Cargo airline in Ohio, US

Castle Aviation is a cargo airline and private passenger airline based in North Canton, Ohio, United States. It offers charter cargo and private passenger services, but primarily provides priority freight service for the Canadian parcel post service Purolator. Its only base is the Akron–Canton Airport.

== History ==
The airline was established and started operations in January 1986. In April 2004 it started operating the first freight version of the Saab 340A aircraft.
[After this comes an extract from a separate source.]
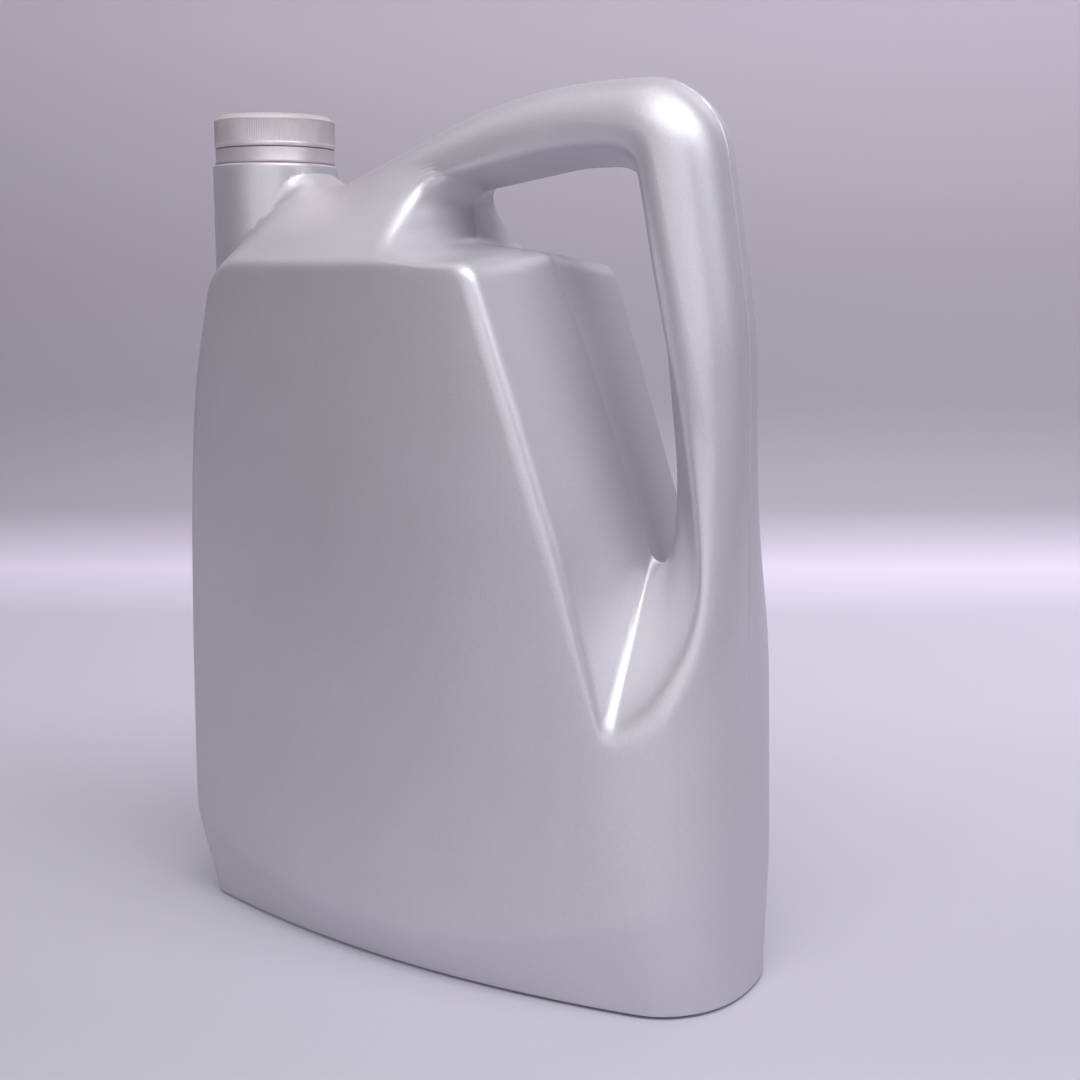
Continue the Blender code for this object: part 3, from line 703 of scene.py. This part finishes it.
def bottle_skin(plastic):
    """The body: both halves with the base, the neck on them, and the room inside cut out."""
    ring = FOOT_EDGE + RING_WIDTH
    # Inset and height, from the foot's edge under it, over the standing ring, to the push-up.
    steps = ((0.1 * MM, 1.3 * MM), (0.4 * MM, 1.15 * MM), (5.6 * MM, 1.05 * MM),
             (6.1 * MM, 0.1 * MM), (6.3 * MM, 0.0), (ring - 0.5 * MM, 0.0),
             (ring + 0.5 * MM, 0.4 * MM), (ring + PUSH_UP - 0.5 * MM, PUSH_UP - 0.4 * MM),
             (ring + PUSH_UP + 1.0 * MM, PUSH_UP))
    body = add_object("bottle_skin", closed_body(SPOKES, RINGS, steps, fine=True), plastic)
    bead = FINISH_RADIUS + BEAD_HEIGHT
    bead_top = BAND_FOOT + BAND_HEIGHT + 0.6 * MM
    edge = 1.2 * MM                # rounding of the column's top
    column = [(0.0, COLUMN_FOOT)]
    column += [(COLUMN_RADIUS, COLUMN_FOOT + (COLUMN_TOP - edge - COLUMN_FOOT) * k / 40)
               for k in range(41)]
    column += [(COLUMN_RADIUS - edge * (1 - math.cos(a)), COLUMN_TOP - edge * (1 - math.sin(a)))
               for a in (0.4, 0.8, 1.2, math.pi / 2)]
    column += [(FINISH_RADIUS + 0.5 * MM, COLUMN_TOP), (FINISH_RADIUS, COLUMN_TOP + 0.5 * MM),
               (FINISH_RADIUS, bead_top - 3.2 * MM), (bead, bead_top - 2.4 * MM),
               (bead, bead_top - 1.6 * MM), (FINISH_RADIUS, bead_top),
               (FINISH_RADIUS, LIP_TOP - 0.7 * MM), (FINISH_RADIUS - 0.2 * MM, LIP_TOP - 0.2 * MM),
               (FINISH_RADIUS - 0.7 * MM, LIP_TOP), (0.0, LIP_TOP)]
    combine(body, add_object("neck", revolve(column, ROUND_SEGMENTS), plastic), "UNION")
    ridge = thread_ridge(FINISH_RADIUS - 0.4 * MM, FINISH_RADIUS + THREAD_HEIGHT,
                         THREAD_START, THREAD_TURNS)
    combine(body, add_object("ridge", ridge, plastic), "UNION")
    room = closed_body(ROOM_SPOKES, ROOM_RINGS, ((ring + PUSH_UP, PUSH_UP),))
    room.normal_update()
    moves = [v.normal * (-WALL * v.calc_shell_factor()) for v in room.verts]
    for v, move in zip(room.verts, moves):
        v.co += move
    room = add_object("room", room, plastic)
    inside = COLUMN_RADIUS - WALL
    bore = revolve([
        (0.0, COLUMN_FOOT - 2.0 * MM), (inside, COLUMN_FOOT - 2.0 * MM),
        (inside, COLUMN_TOP - WALL - 1.5 * MM), (BORE_RADIUS, COLUMN_TOP - WALL),
        (BORE_RADIUS, LIP_TOP - 0.4 * MM), (BORE_RADIUS + 0.4 * MM, LIP_TOP),
        (BORE_RADIUS + 0.4 * MM, LIP_TOP + 5.0 * MM), (0.0, LIP_TOP + 5.0 * MM)], 96,
        turned=1.0 / 3.0)
    combine(room, add_object("bore", bore, plastic), "UNION")
    combine(body, room, "DIFFERENCE")
    return body


def band_skin(plastic):
    """Tamper band with a shallow groove round it; its ledge reaches in under the bead."""
    z = BAND_FOOT - 0.22 * MM
    top = BAND_FOOT + BAND_HEIGHT + 0.1 * MM
    inner = BAND_RADIUS - BAND_WALL
    ledge = FINISH_RADIUS + SEAT_GAP
    r = BAND_RADIUS
    band = revolve([
        (ledge, z), (r - 0.45 * MM, z), (r - 0.12 * MM, z + 0.12 * MM), (r, z + 0.45 * MM),
        (r, z + 0.9 * MM), (r - 0.18 * MM, z + 1.2 * MM), (r - 0.18 * MM, top - 0.5 * MM),
        (r - 0.3 * MM, top - 0.15 * MM), (r - 0.6 * MM, top), (inner, top),
        (inner, z + 2.2 * MM), (ledge, z + 1.4 * MM)], ROUND_SEGMENTS)
    return add_object("band_skin", band, plastic)


def cap_skin(plastic):
    """Cap with fine upright ribs between a bead at its foot and a bevelled top."""
    z = CAP_FOOT
    top = z + CAP_HEIGHT
    r = CAP_RADIUS
    rib_top = top - CAP_CHAMFER - 0.6 * MM
    outside = [
        (0.0, top - 0.15 * MM), (r - CAP_CHAMFER - 4.0 * MM, top - 0.15 * MM),
        (r - CAP_CHAMFER - 2.6 * MM, top - 0.05 * MM), (r - CAP_CHAMFER - 1.2 * MM, top),
        (r - CAP_CHAMFER - 0.3 * MM, top - 0.05 * MM),
        (r - CAP_CHAMFER + 0.2 * MM, top - 0.3 * MM),
        (r - 0.5 * MM, rib_top + 1.05 * MM), (r - 0.3 * MM, rib_top + 0.85 * MM),
        (r - 0.03 * MM, rib_top + 0.6 * MM), (r, rib_top + 0.35 * MM),
        (r - 0.1 * MM, rib_top + 0.1 * MM)]
    ribs = [(r - 0.1 * MM, rib_top), (r - 0.05 * MM, z + 2.0 * MM)]
    foot = [(r - 0.15 * MM, z + 1.75 * MM), (r - 0.05 * MM, z + 1.5 * MM), (r, z + 1.2 * MM),
            (r, z + 0.7 * MM), (r - 0.1 * MM, z + 0.35 * MM), (r - 0.35 * MM, z + 0.08 * MM),
            (r - 0.7 * MM, z), (CAP_INNER + 0.3 * MM, z), (CAP_INNER, z + 0.3 * MM),
            (CAP_INNER, CAP_CEILING), (0.0, CAP_CEILING)]
    ribbed = (len(outside), len(outside) + 1)
    form = revolve(outside + ribs + foot, SEGMENTS_PER_RIB * CAP_RIBS, ribbed)
    cap = add_object("cap_skin", form, plastic)
    ridge = thread_ridge(CAP_INNER + 0.4 * MM, CAP_INNER - THREAD_HEIGHT,
                         THREAD_START + PITCH / 2.0, THREAD_TURNS - 0.25)
    combine(cap, add_object("cap_ridge", ridge, plastic), "UNION")
    return cap


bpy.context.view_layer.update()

silver = silver_plastic("silver_body", (0.615, 0.595, 0.655), (0.57, 0.55, 0.60))
cap_silver = silver_plastic("silver_cap", (0.70, 0.645, 0.68), (0.64, 0.59, 0.62),
                            grain=0.7, roughness=0.32, metallic=0.35)
band_silver = silver_plastic("silver_band", (0.55, 0.50, 0.55), (0.50, 0.45, 0.50),
                             grain=0.8, roughness=0.40, metallic=0.35)

body = bottle_skin(silver)
band = band_skin(band_silver)
cap = cap_skin(cap_silver)
for piece, node, rides, slot in ((body, "bottle_body", "bottle", "silver_plastic"),
                                 (band, "tamper_band", "bottle", "band_plastic"),
                                 (cap, "cap", "cap", "cap_plastic")):
    piece.data.shade_smooth()
    piece.data.set_sharp_from_angle(angle=SHARP_ANGLE)
    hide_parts(node)
    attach(piece, rides)

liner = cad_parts["cap_liner"]
liner.data.materials.clear()
liner.data.materials.append(foam())

# ---- Camera, at the photograph's viewing angle

AZIMUTH = math.radians(31.8)
IMAGE_WIDTH = 1080.0           # pixels of the photograph
FOCAL_LENGTH = 1550.0          # in those pixels
PITCH_DOWN = math.atan2(260.0, FOCAL_LENGTH)
CAMERA_PLACE = (0.3272, -0.4784, 0.250)
SENSOR_WIDTH = 36.0
right = Vector((math.cos(AZIMUTH), math.sin(AZIMUTH), 0.0))
forward = Vector((-math.sin(AZIMUTH) * math.cos(PITCH_DOWN),
                  math.cos(AZIMUTH) * math.cos(PITCH_DOWN), -math.sin(PITCH_DOWN)))
up = right.cross(forward)
lens = bpy.data.cameras.new("camera")
lens.sensor_width = SENSOR_WIDTH
lens.lens = SENSOR_WIDTH * FOCAL_LENGTH / IMAGE_WIDTH
lens.clip_start = 0.01
lens.clip_end = 20.0
camera = bpy.data.objects.new("camera", lens)
camera.matrix_world = Matrix((
    (right.x, up.x, -forward.x, CAMERA_PLACE[0]), (right.y, up.y, -forward.y, CAMERA_PLACE[1]),
    (right.z, up.z, -forward.z, CAMERA_PLACE[2]), (0.0, 0.0, 0.0, 1.0)))
bpy.context.scene.collection.objects.link(camera)
bpy.context.scene.camera = camera

# ---- Floor and backdrop: one sweep, square to the camera's heading, with painted light and shade


BEND_START = 1.15              # from the camera's foot, along the floor
BEND_RADIUS = 0.16
PAINTED_LIGHT_SPAN = 0.45               # painted light and shade change this far to each side of the camera's heading, lighter to the right


def sweep():
    """Paper sweep with painted light: its albedo is painted lighter and darker, and a painted glow
    adds light.
    """
    level = Vector((forward.x, forward.y, 0.0)).normalized()
    start = Vector((camera.location.x, camera.location.y, 0.0))
    curve = [(-1.2, 0.0), (0.2, 0.0), (0.8, 0.0), (BEND_START, 0.0)]
    curve += [(BEND_START + BEND_RADIUS * math.sin(a), BEND_RADIUS * (1.0 - math.cos(a)))
              for a in np.linspace(0.15, math.pi / 2, 14)]
    curve += [(BEND_START + BEND_RADIUS, z) for z in (0.6, 1.2, 2.2)]
    bm = bmesh.new()
    rows = []
    for along, z in curve:
        rows.append([bm.verts.new(start + level * along + right * across + Vector((0, 0, z)))
                     for across in (-2.4, -1.2, 0.0, 1.2, 2.4)])
    for a, b in zip(rows[:-1], rows[1:]):
        for i in range(4):
            bm.faces.new((a[i], a[i + 1], b[i + 1], b[i]))
    n = Nodes("lilac_paper_painted_light")

    def along(direction, offset=0.0):
        made = n.node("ShaderNodeVectorMath")
        made.operation = "DOT_PRODUCT"
        n.link(n.place, made.inputs[0])
        made.inputs[1].default_value = direction
        return n.math("ADD", made.outputs["Value"], offset)

    def painted_light_ramp(fac, stops):
        """Colour ramp of painted light and shade over a path of 2 m; the stops are (metres,
        colour).
        """
        made = n.tree.nodes.new("ShaderNodeValToRGB")
        n.link(n.ramp(fac, 0.0, 2.0, 0.0, 1.0), made.inputs["Fac"])
        for k, (at, colour) in enumerate(stops):
            stop = made.color_ramp.elements[k] if k < 2 else made.color_ramp.elements.new(at / 2.0)
            stop.position = at / 2.0
            stop.color = (*colour, 1.0)
        return made.outputs["Color"]

    def scaled(colour, factor):
        made = n.node("ShaderNodeVectorMath")
        made.operation = "SCALE"
        n.link(colour, made.inputs[0])
        n.link(factor, made.inputs["Scale"])
        return made.outputs[0]

    # Distance from the camera along the floor, and on up the backdrop.
    path = along(Vector((level.x, level.y, 1.0)), -level.dot(start))
    side = along(right, -right.dot(start))
    # Painted light and shade in the paper's albedo: a little darker on the floor behind the
    # bottle, a painted bright band in the bend, much darker where the bend rises into the
    # backdrop, lighter again higher up, and lighter to the right.
    paper_and_painted_light = painted_light_ramp(path, (
        (0.0, (0.585, 0.57, 0.665)), (0.50, (0.585, 0.57, 0.665)), (0.62, (0.55, 0.535, 0.61)),
        (1.15, (0.56, 0.54, 0.61)), (1.25, (0.62, 0.59, 0.69)),
        (1.34, (0.37, 0.355, 0.41)), (1.46, (0.33, 0.31, 0.365)), (1.60, (0.37, 0.345, 0.40)),
        (1.76, (0.42, 0.39, 0.46))))
    # Painted glow: emission that brightens the floor behind the bottle, most in the bend, less up
    # the backdrop, and more to the right. It is painted light, seen by camera, glossy and
    # transmission rays, so the bottle's reflections show it as well.
    painted_glow = painted_light_ramp(path, (
        (0.0, (0.0, 0.0, 0.0)), (0.50, (0.0, 0.0, 0.0)), (0.62, (0.08, 0.077, 0.10)),
        (0.90, (0.23, 0.22, 0.27)), (1.16, (0.28, 0.265, 0.33)), (1.25, (0.37, 0.335, 0.44)),
        (1.34, (0.16, 0.148, 0.18)), (1.46, (0.115, 0.106, 0.128)), (1.56, (0.105, 0.097, 0.115)),
        (1.76, (0.15, 0.138, 0.168))))
    # Only camera, glossy and transmission rays see the painted glow.
    rays = n.node("ShaderNodeLightPath")
    painted_glow_rays = n.math("MAXIMUM", rays.outputs["Is Camera Ray"], rays.outputs["Is Glossy Ray"])
    painted_glow_rays = n.math("MAXIMUM", painted_glow_rays, rays.outputs["Is Transmission Ray"])
    fibre = n.noise(900.0, 3.0)
    n.set(Base_Color=scaled(paper_and_painted_light, n.ramp(side, -PAINTED_LIGHT_SPAN, PAINTED_LIGHT_SPAN, 0.94, 1.10)),
          Roughness=0.62,
          Emission_Color=scaled(painted_glow, n.ramp(side, -PAINTED_LIGHT_SPAN, PAINTED_LIGHT_SPAN, 0.85, 1.15)),
          Emission_Strength=painted_glow_rays, Normal=n.bump(fibre, 0.0001, 0.2))
    obj = add_object("paper_sweep", bm, n.mat)
    obj.data.shade_smooth()


sweep()

# ---- Lamps

WARM = (1.0, 0.985, 0.97)
COOL = (0.965, 0.96, 1.0)
BLUE = (0.90, 0.93, 1.0)
AIM = Vector((0.0, 0.0, 0.15))


def area_lamp(name, place, width, height, power, colour):
    """Rectangular lamp of so many metres and watts that points at the bottle's middle."""
    lamp = bpy.data.lights.new(name, "AREA")
    lamp.shape = "RECTANGLE"
    lamp.size = width
    lamp.size_y = height
    lamp.energy = power
    lamp.color = colour
    obj = bpy.data.objects.new(name, lamp)
    obj.location = place
    obj.rotation_euler = (AIM - Vector(place)).to_track_quat("-Z", "Y").to_euler()
    bpy.context.scene.collection.objects.link(obj)


for name, place, width, height, power, colour in (
        ("overhead", (0.05, -0.05, 1.30), 0.7, 0.7, 1.8, WARM),
        ("high_right", (0.55, -0.25, 1.10), 0.7, 0.7, 6.4, WARM),
        ("front_high", (0.25, -0.75, 1.10), 0.7, 0.6, 4.4, WARM),
        ("right_side", (1.00, -0.10, 0.85), 0.7, 0.7, 2.4, BLUE),
        ("front", (0.00, -1.30, 0.35), 0.8, 0.6, 1.7, WARM),
        ("front_right", (0.75, -1.15, 0.45), 0.7, 0.7, 2.2, COOL),
        ("high_left", (-0.65, -0.20, 1.10), 0.7, 0.7, 0.9, COOL),
        ("back_high", (0.22, 0.80, 0.95), 0.6, 0.5, 1.0, COOL)):
    area_lamp(name, place, width, height, power, colour)

world = bpy.data.worlds.new("room")
bpy.context.scene.world = world
world.use_nodes = True
ambient = world.node_tree.nodes["Background"]
ambient.inputs["Color"].default_value = (0.62, 0.60, 0.68, 1.0)
ambient.inputs["Strength"].default_value = 0.03

bpy.context.scene.view_settings.view_transform = "Standard"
The company broke ground on a new 80,000 sqft hangar in September 2023.

== Fleet ==
The Castle Aviation fleet consists of the following aircraft (as of October 2023):

| Aircraft | In service | Orders | Notes |
|---|---|---|---|
| 208B Super Cargomaster | 7 | 0 | Freighter configuration |
| Piper Aerostar | 4 | 0 | Passenger configuration |
| Saab 340B | 4 (as of August 2025) | 0 | Freighter configuration |
| Hawker 400 | 1 | 0 | Passenger configuration |

===Previously operated===

| Aircraft | In fleet |
|---|---|
| Saab 340A | 1 |
| Piper Cheyenne II | 1 |
| Swearingen Merlin | 2 |
| Piper Meridian | 1 |

==Accidents / Incidents==

- On December 10, 2021, Castle Air Flight 921 (N54GP), a Castle Aviation owned and operated Swearingen Merlin flying from Essex County Airport in New Jersey to Manchester–Boston Regional Airport, crashed into a wooded area in Bedford, New Hampshire on the banks of the Merrimack River while on short final to runway 6. The pilot, who was the sole occupant, was killed upon impact.
- On February 10, 2016, a Castle Aviation owned and operated Cessna C208B Super Cargomaster slid off of a runway at Cleveland Hopkins International Airport in winter weather conditions. This runway excursion resulted in the closing of a runway and several flights being diverted.
- On December 5, 2007, a Castle Aviation owned and operated Cessna C208B Super Cargomaster (N28MG) was flying from Rickenbacker International Airport to Buffalo Niagara International Airport when it crashed less than one minute after takeoff. The NTSB report indicated the probable cause of the crash was the pilot's failure to maintain aircraft control and collision avoidance with terrain due to spatial disorientation, with low cloud ceiling and night conditions contributing to the accident. The pilot and a passenger died in the crash. Also noteworthy is another Castle Aviation Super Cargo Master (N27MG) was at the departure airport stuck in the snow where it had departed the pavement while taxiing for takeoff ahead of N28MG. N28MG taxied past the stuck N27MG and departed after deicing.
- On October 8, 1998, a Aslte Aviation owned and operated Piper Chieftain (N3453A) was flying from Detroit Metropolitan Airport to Portage County Airport when it was destroyed after a forced landing in a wooded area near Ravenna, Ohio, approximately 5 miles from the destination airport due to fuel starvation. The airplane had been suffering issues with the landing gear status lights during the trip which caused a circuit breaker to open. The pilot flew four more legs with the airplane in this condition, not realizing the fuel gauges were also disabled by that circuit breaker.